The fact that last year’s All-Ireland hurling finalists Cork dropped their captain, Kieran Murphy, earlier in the week, might have made it, but given Tipp skipper Benny Dunne’s temporary demotion during the Munster championship and Wexford captain Nigel Higgins’ total removal from the Model set-up, you’d have to wonder just how newsworthy that announcement is.

A close runner-up as a topic for inclusion was the sudden outbreak of bizarre GAA injuries this week. McGonigley of Donegal was ruled out thanks to an incident described as a freak paint-balling injury. What a run-of-the-mill paint-balling injury looks like we’d rather not say.

Paddy’s injury goes into the ha’penny place when set alongside Beano McDonald of Laois, however. McDonald is doubtful for this weekend’s qualifier against Derry because he was kicked by a horse during the week.
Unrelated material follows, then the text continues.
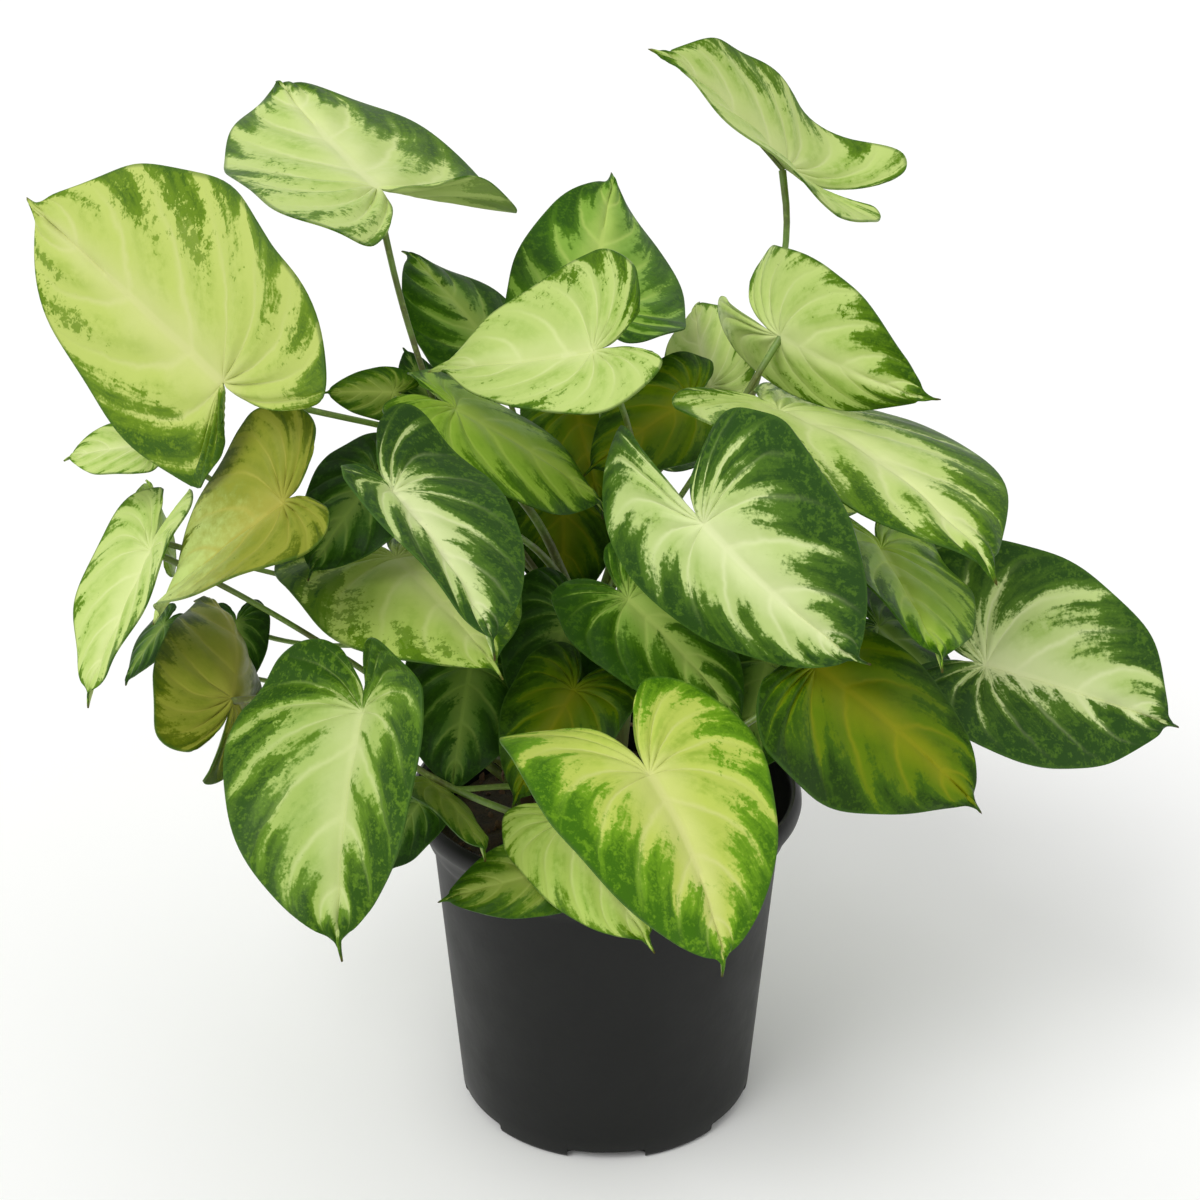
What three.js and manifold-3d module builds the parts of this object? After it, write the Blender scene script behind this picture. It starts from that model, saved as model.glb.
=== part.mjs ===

Reports that the horse goaded him afterwards by pointing at the scoreboard and giving him the two hooves haven’t been confirmed, however.

SO. INSTEAD of looking back this week we thought we’d look forward. To the weekend, to be precise. If you’re not vibrating slightly at the prospect of the four hurling games this weekend, then what exactly is your problem?

Any of these games on their own would be enough to construct a weekend around. The fact that the four of them are going on within (roughly) 24 hours of each other should produce the same reaction as novelist Kingsley Amis when he saw Ava Gardner appear in a movie: he’d lie on his back in the cinema aisle in adoration.

Where do you begin? The psychodrama of Wexford-Tipperary, as Tipp cope with being favourites. The emotional toll on Kilkenny. The Ger Loughnane factor. Limerick hoping to establish primacy along the banks of the Shannon. Clare making a last stand against the new power in the midwest.

And then — after all that, as if you’re not wrung out and drained enough — you have the hammer of the gods, Cork and Waterford.

Yes, we’ve heard the complaints during the week, that the teams have met before. Clearly these were the people who could also be heard a few years ago: “Ali is fighting Frazier again? Who the hell would be interested in that? Once is enough for me, I say, once!”

Yup, the same lads used to say that Navratilova-Evert was “the ruination of Wimbledon for Jaysus sake, any sign of some fresh blood, etc, etc” and that no-one would ever want to watch Steve Ovett and Seb Coe race more than once.

In conversation a few weeks ago Ger Loughnane remarked — almost in passing — that hurling was never better than it is now; take this weekend as your proof.

Enough space for everything? We had enough space for the only thing this weekend that matters.